Se acabó el cuento, dentro de unos días un año más en el calendario de cada cual. Estamos demasiado condicionados para contar y recontar años, cuando en realidad no se cumplen años, se cumplen recuerdos, momentos malos o momentos felices. Se cumple salud o enfermedad, ilusión o desengaño, amores o llantos. Una vez que dejamos de contar la vida por abriles -como se hacía en mi juventud y cantaban las folklóricas-, la vida debería recordarse por aquellos momentos que nos marcaron: el primer amor, el nacimiento de un hijo, el año de la nieve, el final de la carrera, cuando nos fracturamos un brazo, salimos ilesos de un accidente o cuando nos partieron el corazón. El tiempo no es una medida para nada que importe. El concepto del tiempo debería ser algo personal, pero tuvo que venir el reloj de la catedral de Núremberg, con el jodido calvinismo, para empezar a dar los cuartos y hacernos creer que el tiempo es oro. Siempre midiéndolo, para hacernos correr tras él, o delante de él, tan loquitos como el conejo de Alicia.

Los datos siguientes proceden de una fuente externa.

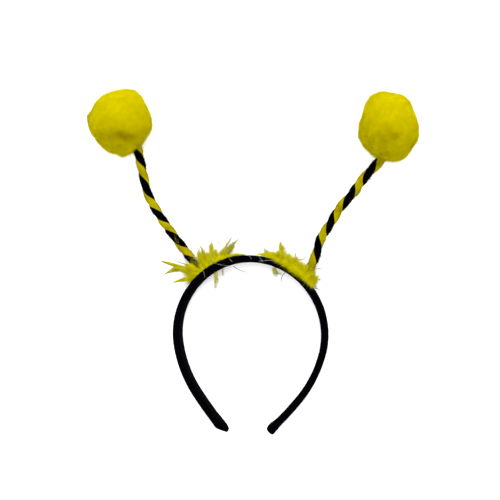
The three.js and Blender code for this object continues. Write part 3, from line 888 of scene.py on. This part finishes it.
featherTrim = {
    "length": 22 * mm,
    "girth": 3 * mm,
    "tip": 0.09,
    "thinning": 0.35,
    "flatness": 0.8,
    "backing": 1.6 * mm,
    "clearance": 0.3 * mm,
    "barbs": 620,
    "barbWidth": 0.19 * mm,
    "strayBarbs": 0.1,
    "down": 8300,
    "downWidth": 0.24 * mm,
    # locks: root's angle from the crown's top, its place across the band, lean from straight out,
    # slope up, further turn by the tip, then length and girth as shares
    "left": [
        (44, 0.55, 23, 10, 14, 1.5, 0.36), (44, 0.45, 15, 8, 72, 1.38, 0.36),
        (48, 0.45, 52, 9, 12, 0.86, 0.65), (46, 0.72, 11, 18, 34, 0.64, 1.3),
        (44, 0.72, -10, 26, 41, 0.65, 1.2), (37, 0.7, 0, 22, -36, 0.74, 1.1),
        (35, 0.55, -2, 18, -34, 0.72, 1.1), (32, 0.7, -2, 21, -24, 0.5, 1.1),
        (30, 0.45, -6, 9, -32, 0.81, 1), (28, 0.65, -22, 24, -16, 0.5, 1.2),
        (25, 0.6, -61, 21, -15, 0.59, 1.1), (25, 0.4, -67, 10, -4, 0.8, 1),
        (21, 0.45, -88, 8, -24, 0.79, 0.6), (44, 0.6, 24, 11, 24, 1.0, 0.95),
    ],
    "right": [
        (14, 0.45, -59, 16, -17, 0.37, 0.9), (18, 0.6, -60, 20, -2, 0.34, 1),
        (21, 0.7, -37, 30, 2, 0.43, 1.2), (22, 0.45, -31, 9, 1, 0.75, 0.96),
        (27, 0.65, -31, 24, 22, 0.43, 1.3), (31, 0.7, -23, 27, 21, 0.41, 1.3),
        (36, 0.65, -20, 28, 8, 0.37, 1.3), (40, 0.85, -18, 24, 0, 0.48, 1.2),
        (44, 0.88, 0, 24, 12, 0.34, 1.1), (46, 0.6, -23, 18, 9, 0.46, 1.3),
        (47, 0.7, -6, 26, 33, 0.38, 1.2), (46, 0.4, 30, 10, 20, 0.3, 1.1),
    ],
    # down along the strip: angle, lean, length outwards and length of what hangs over the band's
    # edge, in mm
    "leftDown": [
        (12, -85, 1.5, 0.3), (20, -60, 4, 0.7), (26, -40, 8, 1), (31, -22, 11, 1),
        (37, -14, 11, 1), (41, 5, 6.5, 1), (44, 34, 12, 1), (48.5, 50, 10, 0.8), (52, 60, 2, 0.4),
    ],
    "rightDown": [
        (6, -70, 2, 0.8), (13, -58, 6, 2), (20, -42, 8, 3.6), (27, -28, 10.5, 4.6),
        (35, -16, 10.5, 4.8), (42, -4, 9.5, 4.6), (47, 8, 8, 3.6), (50.3, 20, 5, 1.6),
    ],
    "clumps": 150,
    "fray": 1.6,
    # thin wisps of a few thick barbs: share of the barbs and distance outwards from the band's
    # outer face in mm, then the locks' columns
    "wispWidth": 2.2,
    "leftWisps": [
        (0.12, -5.5, 32, 0.6, 155, 4, -6, 0.7, 1), (0.14, 2.5, 25, 0.4, -67, 10, -4, 1.12, 0.65),
        (0.08, -5.5, 26, 0.5, 160, 4, 10, 0.3, 0.4), (0.35, 17, 51, 0.65, 21, 8, 4, 0.66, 0.25),
        (0.35, 18, 51, 0.6, 72, 6, 8, 0.58, 0.25), (0.08, 3, 27, 0.6, -60, 18, -30, 1.05, 0.9),
        (0.1, 4, 24, 0.5, -52, 14, -10, 0.95, 0.8), (0.08, 7, 36, 0.6, -6, 16, -20, 0.6, 1.4),
        (0.08, 7, 40, 0.6, 2, 20, -30, 0.45, 1.6), (0.08, 8, 33, 0.6, -2, 16, -10, 0.55, 0.7),
    ],
    "rightWisps": [
        (0.14, -5.5, 18, 0.6, 166, 4, -50, 0.4, 1),
        (0.1, -5.5, 17.5, 0.6, 172, 4, -130, 0.48, 0.8), (0.08, 6, 22, 0.5, -30, 10, -30, 0.5, 1),
        (0.08, 2, 12, 0.5, -60, 14, 20, 0.4, 1.2), (0.08, 4, 47, 0.5, 10, 14, 20, 0.42, 1.6),
    ],
    # silver threads: angle and distance outwards at each end, in mm, then height and bow in mm
    "silverWidth": 0.3 * mm,
    "looseSilverWidth": 0.62 * mm,
    "leftSilver": [
        (27.5, 13, 26.6, 20, 10, 0.6), (39.2, 1, 41.6, -5.5, 12.5, 0.8),
        (29.6, 1, 15.2, -7.2, 12.5, -0.6), (15.4, -7, 3.4, -13.4, 11.9, -0.7),
        (46, 13, 49.9, 27.2, 9, 0.5), (22.5, 12, 15.4, 23, 10, 0.8),
        (17.5, 1.5, 14.8, -3.9, 12.5, -0.6), (30.4, 1, 25.6, 9, 13.5, 1),
        (2, -0.5, 0.3, -3.6, 12.4, 0.4),
    ],
    "rightSilver": [
        (3.8, 0.5, 9.2, -4.8, 12.5, 0.6), (5.9, -3.9, 20.7, -0.4, 12.5, 0.8),
        (31, 8, 27.4, 13.6, 10, 1.4), (31.9, 8.5, 33.8, 14.5, 10, -1.2),
        (43.7, 0.8, 45.5, -5.1, 12.6, 0.7), (50.4, 6.2, 50.6, -2.4, 12.6, 0.8),
        (52.5, 1.5, 55.9, 3.5, 9, 0.4), (43.3, 11, 47.6, 16.4, 8, 0.6),
        (28.3, -5, 30, -14.5, 8, -1.4),
    ],
}


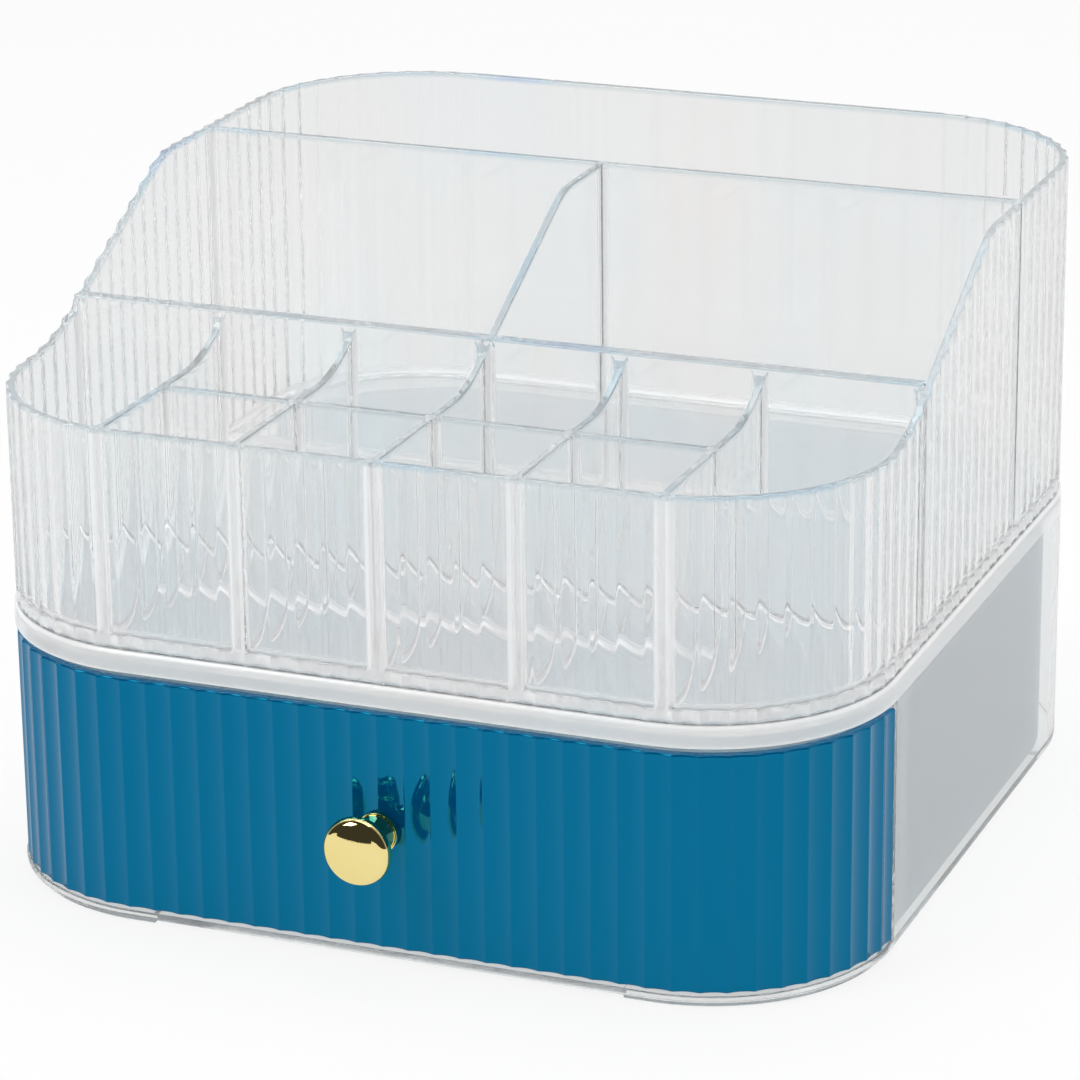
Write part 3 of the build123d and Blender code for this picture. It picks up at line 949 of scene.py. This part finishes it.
def make_cabinet():
    """The cabinet as one clear moulding, open in front, with low rims under its corners."""
    sizes = bpy.context.scene.organizer_cabinet
    material = clear_plastic("clear_cabinet", sizes.tint, sizes.clarity, wave=0.000004, lamp_share=0.75)
    stations, is_open = cabinet_loop()
    wall = SIDE_HIGH.x - SIDE_LOW.x
    tiny = 0.1 * MM
    lip_fade = 0.5 * MM
    # A lighter strip of painted light on the side walls next to the opening
    jamb_painted_light = []
    for place, _ in stations:
        near = SIDE_LOW.y - tiny < place.y < SIDE_LOW.y + sizes.jamb
        jamb_painted_light.append(sizes.jamb_painted_light if near else 0.0)
    skin = Skin()
    outer = skin.rounded(stations, rounding(sizes.base_round, -1, 1)[::-1], 0, BASE_LOW.z)
    base_edge = skin.ring(stations, 0, BASE_HIGH.z, None, jamb_painted_light)
    under_lip = skin.ring(stations, 0, PLATE_LOW.z - lip_fade, None, jamb_painted_light)
    # The top plate's side gets the lip's haze, which is partly painted light
    lip_edge = skin.ring(stations, 0, PLATE_LOW.z, None, sizes.lip_haze_and_light)
    upper = [lip_edge]
    edge = rounding(sizes.top_round, -1, -1)
    # The outer rings of the top plate's rounded edge get the lip's haze and a painted highlight; the inner
    # rings stay clear, which leaves a dark line under the tray
    for part, share in ((edge[:1], sizes.lip_haze_and_light), (edge[1:3], sizes.rim_painted_light), (edge[3:], 0.0)):
        upper += skin.rounded(stations, part, 0, PLATE_HIGH.z, None, share)
    inner_base, inner_lip, inner_top = (
        skin.ring(stations, -wall, z) for z in (BASE_HIGH.z, PLATE_LOW.z, SIDE_HIGH.z)
    )
    skin.band([*outer, base_edge])
    skin.band(upper)
    skin.band([inner_top, inner_lip])
    skin.lid(outer[0], up=False)
    skin.lid(upper[-1])
    skin.lid(inner_base)
    skin.lid(inner_top, up=False)
    count = len(stations)
    for i in range(count):
        k = (i + 1) % count
        if is_open[i] or is_open[k]:
            skin.strip(base_edge, inner_base, i, k)
            skin.strip(inner_lip, lip_edge, i, k)
        else:
            skin.strip(base_edge, under_lip, i, k)
            skin.strip(under_lip, lip_edge, i, k)
            skin.strip(inner_lip, inner_base, i, k)
        if is_open[i] != is_open[k]:
            end = k if is_open[i] else i
            jamb = [ring[end] for ring in (base_edge, under_lip, lip_edge, inner_lip, inner_base)]
            skin.lid(jamb, up=is_open[i])
    loose = [vertex for vertex in skin.bm.verts if not vertex.link_faces]
    bmesh.ops.delete(skin.bm, geom=loose, context="VERTS")
    cabinet = skin.object("cabinet")
    bevel = cabinet.modifiers.new("Edges", "BEVEL")
    bevel.width = sizes.edge
    bevel.segments = 3
    bevel.limit_method = "ANGLE"
    bevel.angle_limit = math.radians(60)
    settle(cabinet)
    for side_x, side_y in ((-1, -1), (1, -1), (1, 1), (-1, 1)):
        combine(cabinet, make_foot(side_x, side_y), "UNION")
    shade(cabinet)
    hand_over(cabinet, "cabinet", material, CABINET_NODES)


# Drawer


def knob_rod(name, radius, y0, y1):
    """A closed round bar along Y on the knob's axis, to cut holes with or to join."""
    bm = bmesh.new()
    middle = Matrix.Translation((KNOB_CENTRE.x, (y0 + y1) / 2, KNOB_CENTRE.z))
    place = middle @ Matrix.Rotation(math.pi / 2, 4, "X")
    bmesh.ops.create_cone(
        bm, cap_ends=True, segments=48, radius1=radius, radius2=radius, depth=y1 - y0, matrix=place
    )
    return add_object(name, bm)


def cut_screw_hole(thing):
    """Cuts the screw's clearance hole through a front wall of the drawer."""
    radius = bpy.context.scene.organizer_knob.shank / 2 + 0.1 * MM
    past_front = 1 * MM
    past_wall = 4 * MM
    hole = knob_rod("hole", radius, FRONT_Y - past_front, BOX_FRONT_LOW.y + past_wall)
    combine(thing, hole, "DIFFERENCE")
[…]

La verdad es que de jóvenes todos tenemos un poco cara de conejo. Luego, es el tiempo el que nos va definiendo y haciendo personas. El tiempo es mucho más que oro: es vida, decía Gala, y estamos vivos de milagro, sentenciaba Morente. Por eso hay que vivirlo todo apasionadamente, la escasez del tiempo también, porque el tiempo no transcurre, transcurrimos nosotros, y nosotros nos iremos y no volveremos más, como celebran los villancicos de la nochebuena. Nos engañan todos los relojes. Desde pequeñitos nos fijan en la conciencia las terribles consecuencias de perder el tiempo y ya ven, llegados a la edad adulta podemos perfectamente pasar un año sin gobierno, en funciones, y funcionando todo el mundo menos los que tienen que funcionar. Deberíamos disminuir el techo de nuestras necesidades para rebajar así nuestras fatigas: «El día que me recuerdo/ que me tengo que morir/ pongo una manta en el suelo/ y me jarto de dormir». Vivir por encima de nuestras posibilidades nos ha llevado a donde estamos: desorientados, agobiados con el futuro, egoístas con lo poco que tenemos y celosos de poder perderlo. En cambio, volviendo al dictado dictador del tiempo, estamos dispuestos a perderlo sin límite con el asunto catalán, el tsunami democrático y otras pamplinas que llenan los telediarios. Un amigo le ha dado la vuelta al «España nos roba» de Pujol, para denunciar que «Cataluña nos roba nuestro tiempo hasta en la cena de Navidad». A pesar de que dentro de nada celebremos la llegada del 2020, dejemos de calcular el tiempo por los minutos y los días, el segundero y el minutero, los cumpleaños y las efemérides, la hipoteca, la Navidad, la Semana Santa, la feria o el veraneo, y calculemos el tiempo por los latidos del corazón... Feliz 2020.